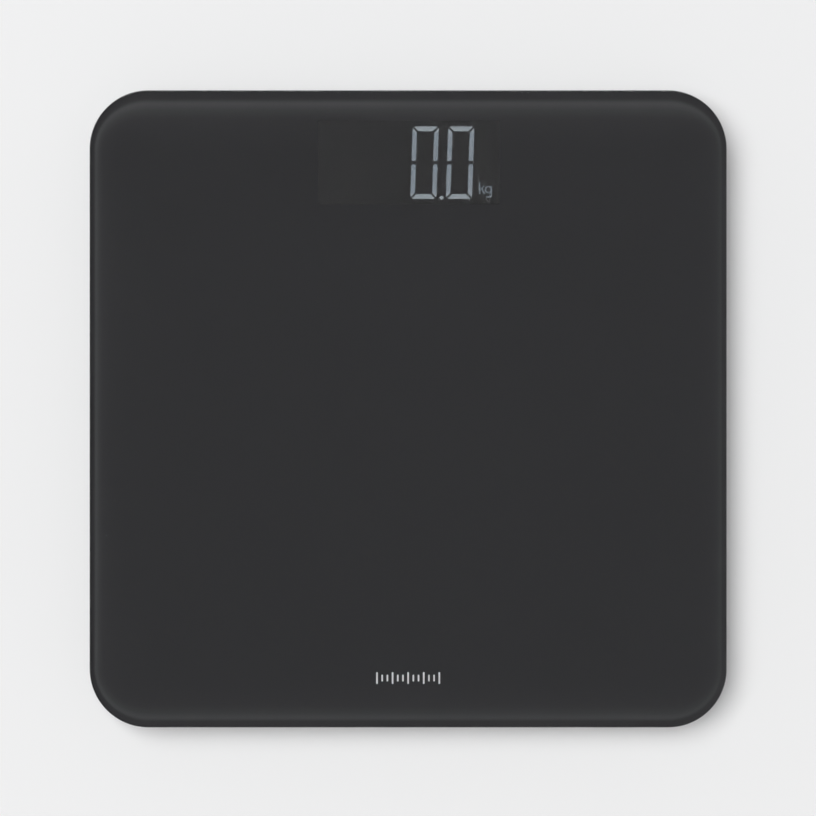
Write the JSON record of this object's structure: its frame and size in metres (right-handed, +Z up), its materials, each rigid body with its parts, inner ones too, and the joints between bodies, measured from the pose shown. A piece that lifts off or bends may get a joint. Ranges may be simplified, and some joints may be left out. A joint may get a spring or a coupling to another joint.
{
  "type": "digital bathroom scale",
  "caption": "Low square bathroom scale: rounded glass platform with a digital display behind it, on a shallow tray with four load-cell feet, a hinged battery door and a unit button.",
  "frame": {"origin": "on the surface the scale stands on, under the middle of the platform", "axes": "+Z up out of the platform, +Y towards the display edge, +X to the right of a person standing on it and facing the display"},
  "size_m": [0.3, 0.3, 0.023],
  "materials": {
    "tempered_glass": "polished, with ground and rounded edges",
    "black_print": "opaque ceramic ink on the back of the glass",
    "tinted_film": "smoke-tinted clear window film",
    "silver_print": "fine silver ink",
    "foam_tape": "closed-cell foam tape",
    "tray_plastic": "finely spark-textured moulding",
    "gauge_film": "amber strain gauge film",
    "screw_steel": "zinc-plated",
    "board_laminate": "green solder mask",
    "chip_epoxy": "moulded epoxy",
    "tinned_metal": "tinned",
    "capacitor_can": "sleeved can",
    "chip_ceramic": "fired ceramic with a dark coat",
    "socket_plastic": "natural nylon",
    "housing_plastic": "light-tight moulding",
    "lit_diffuser": "milky diffuser, lit cool white",
    "unlit_diffuser": "milky diffuser, dark",
    "led_resin": "clear resin over phosphor",
    "button_plastic": "satin moulding",
    "plunger_plastic": "natural nylon",
    "switch_metal": "stamped cover",
    "battery_sleeve": "printed plastic sleeve with metal ends",
    "nickel_strip": "nickel-plated spring steel",
    "door_plastic": "finely spark-textured moulding",
    "red_insulation": "soft insulation",
    "white_insulation": "soft insulation",
    "black_insulation": "soft insulation",
    "pad_rubber": "matt with moulded rings",
    "shoe_plastic": "plain moulding",
    "cell_steel": "stamped and plated",
    "holder_plastic": "natural glass-filled moulding"
  },
  "bodies": {
    "scale": {"glass_platform": "tempered_glass", "back_print": "black_print", "display_film": "tinted_film", "printed_mark": "silver_print", "adhesive_tape": "foam_tape", "base_tray": "tray_plastic", "strain_gauges": "gauge_film", "holder_screws": "screw_steel", "circuit_board": "board_laminate", "board_screws": "screw_steel", "controller_chip": "chip_epoxy", "chip_leads": "tinned_metal", "capacitors": "capacitor_can", "chip_resistors": "chip_ceramic", "wire_sockets": "socket_plastic", "wire_plugs": "socket_plastic", "display_housing": "housing_plastic", "lit_bars": "lit_diffuser", "unlit_bars": "unlit_diffuser", "unit_symbol": "lit_diffuser", "led_chips": "led_resin", "display_gasket": "foam_tape", "button_switch": "switch_metal", "battery_1": "battery_sleeve", "battery_2": "battery_sleeve", "battery_3": "battery_sleeve", "battery_contacts": "nickel_strip", "battery_springs": "nickel_strip", "cell_wires_red": "red_insulation", "cell_wires_white": "white_insulation", "cell_wires_black": "black_insulation", "battery_lead_red": "red_insulation", "battery_lead_black": "black_insulation", "foot_pad_rear_left": "pad_rubber", "foot_shoe_rear_left": "shoe_plastic", "load_cell_rear_left": "cell_steel", "cell_holder_rear_left": "holder_plastic", "foot_pad_rear_right": "pad_rubber", "foot_shoe_rear_right": "shoe_plastic", "load_cell_rear_right": "cell_steel", "cell_holder_rear_right": "holder_plastic", "foot_pad_front_left": "pad_rubber", "foot_shoe_front_left": "shoe_plastic", "load_cell_front_left": "cell_steel", "cell_holder_front_left": "holder_plastic", "foot_pad_front_right": "pad_rubber", "foot_shoe_front_right": "shoe_plastic", "load_cell_front_right": "cell_steel", "cell_holder_front_right": "holder_plastic"},
    "door": {"battery_door": "door_plastic"},
    "button": {"unit_button": "button_plastic", "switch_plunger": "plunger_plastic"}
  },
  "joints": [
    {"name": "battery_door_hinge", "type": "hinge", "parent": "scale", "child": "door", "pos_m": [0, 0.0501, 0.0043], "axis": [1, 0, 0], "range_deg": [0, 95]},
    {"name": "unit_button_press", "type": "slide", "parent": "scale", "child": "button", "axis": [0, 0, 1], "range_m": [0, 0.0004], "stiffness_N_per_m": 2500, "springref_m": -0.0003}
  ]
}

WHAT YOU NEED TO DO:
Please reproduce the entire listing, exactly as shown.

EXERCISE SOLUTION:
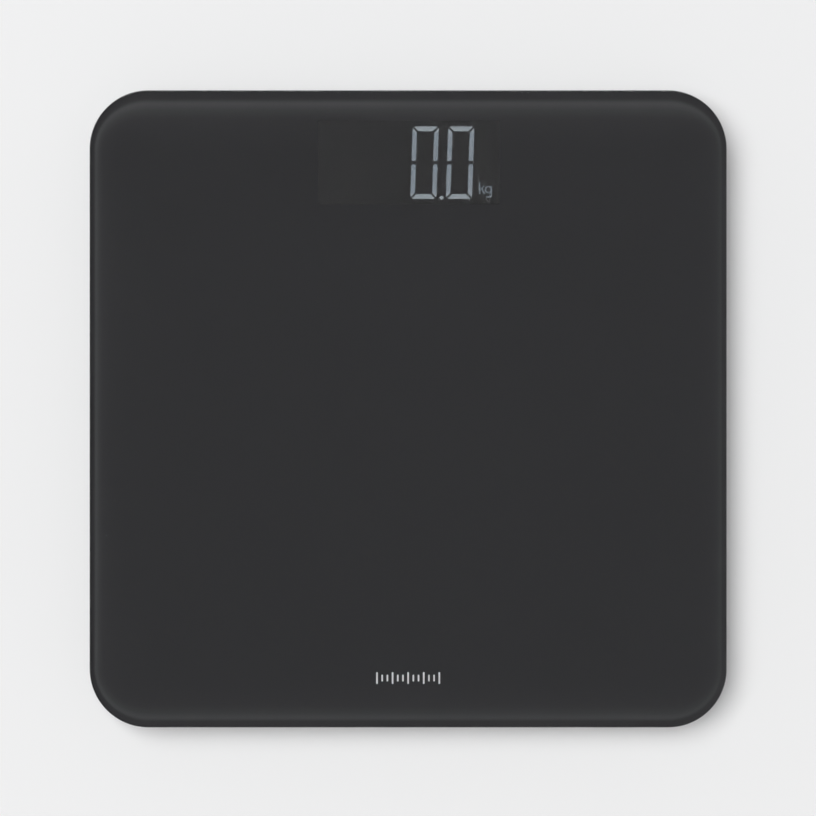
Write the JSON record of this object's structure: its frame and size in metres (right-handed, +Z up), its materials, each rigid body with its parts, inner ones too, and the joints between bodies, measured from the pose shown. A piece that lifts off or bends may get a joint. Ranges may be simplified, and some joints may be left out. A joint may get a spring or a coupling to another joint.
{
  "type": "digital bathroom scale",
  "caption": "Low square bathroom scale: rounded glass platform with a digital display behind it, on a shallow tray with four load-cell feet, a hinged battery door and a unit button.",
  "frame": {"origin": "on the surface the scale stands on, under the middle of the platform", "axes": "+Z up out of the platform, +Y towards the display edge, +X to the right of a person standing on it and facing the display"},
  "size_m": [0.3, 0.3, 0.023],
  "materials": {
    "tempered_glass": "polished, with ground and rounded edges",
    "black_print": "opaque ceramic ink on the back of the glass",
    "tinted_film": "smoke-tinted clear window film",
    "silver_print": "fine silver ink",
    "foam_tape": "closed-cell foam tape",
    "tray_plastic": "finely spark-textured moulding",
    "gauge_film": "amber strain gauge film",
    "screw_steel": "zinc-plated",
    "board_laminate": "green solder mask",
    "chip_epoxy": "moulded epoxy",
    "tinned_metal": "tinned",
    "capacitor_can": "sleeved can",
    "chip_ceramic": "fired ceramic with a dark coat",
    "socket_plastic": "natural nylon",
    "housing_plastic": "light-tight moulding",
    "lit_diffuser": "milky diffuser, lit cool white",
    "unlit_diffuser": "milky diffuser, dark",
    "led_resin": "clear resin over phosphor",
    "button_plastic": "satin moulding",
    "plunger_plastic": "natural nylon",
    "switch_metal": "stamped cover",
    "battery_sleeve": "printed plastic sleeve with metal ends",
    "nickel_strip": "nickel-plated spring steel",
    "door_plastic": "finely spark-textured moulding",
    "red_insulation": "soft insulation",
    "white_insulation": "soft insulation",
    "black_insulation": "soft insulation",
    "pad_rubber": "matt with moulded rings",
    "shoe_plastic": "plain moulding",
    "cell_steel": "stamped and plated",
    "holder_plastic": "natural glass-filled moulding"
  },
  "bodies": {
    "scale": {"glass_platform": "tempered_glass", "back_print": "black_print", "display_film": "tinted_film", "printed_mark": "silver_print", "adhesive_tape": "foam_tape", "base_tray": "tray_plastic", "strain_gauges": "gauge_film", "holder_screws": "screw_steel", "circuit_board": "board_laminate", "board_screws": "screw_steel", "controller_chip": "chip_epoxy", "chip_leads": "tinned_metal", "capacitors": "capacitor_can", "chip_resistors": "chip_ceramic", "wire_sockets": "socket_plastic", "wire_plugs": "socket_plastic", "display_housing": "housing_plastic", "lit_bars": "lit_diffuser", "unlit_bars": "unlit_diffuser", "unit_symbol": "lit_diffuser", "led_chips": "led_resin", "display_gasket": "foam_tape", "button_switch": "switch_metal", "battery_1": "battery_sleeve", "battery_2": "battery_sleeve", "battery_3": "battery_sleeve", "battery_contacts": "nickel_strip", "battery_springs": "nickel_strip", "cell_wires_red": "red_insulation", "cell_wires_white": "white_insulation", "cell_wires_black": "black_insulation", "battery_lead_red": "red_insulation", "battery_lead_black": "black_insulation", "foot_pad_rear_left": "pad_rubber", "foot_shoe_rear_left": "shoe_plastic", "load_cell_rear_left": "cell_steel", "cell_holder_rear_left": "holder_plastic", "foot_pad_rear_right": "pad_rubber", "foot_shoe_rear_right": "shoe_plastic", "load_cell_rear_right": "cell_steel", "cell_holder_rear_right": "holder_plastic", "foot_pad_front_left": "pad_rubber", "foot_shoe_front_left": "shoe_plastic", "load_cell_front_left": "cell_steel", "cell_holder_front_left": "holder_plastic", "foot_pad_front_right": "pad_rubber", "foot_shoe_front_right": "shoe_plastic", "load_cell_front_right": "cell_steel", "cell_holder_front_right": "holder_plastic"},
    "door": {"battery_door": "door_plastic"},
    "button": {"unit_button": "button_plastic", "switch_plunger": "plunger_plastic"}
  },
  "joints": [
    {"name": "battery_door_hinge", "type": "hinge", "parent": "scale", "child": "door", "pos_m": [0, 0.0501, 0.0043], "axis": [1, 0, 0], "range_deg": [0, 95]},
    {"name": "unit_button_press", "type": "slide", "parent": "scale", "child": "button", "axis": [0, 0, 1], "range_m": [0, 0.0004], "stiffness_N_per_m": 2500, "springref_m": -0.0003}
  ]
}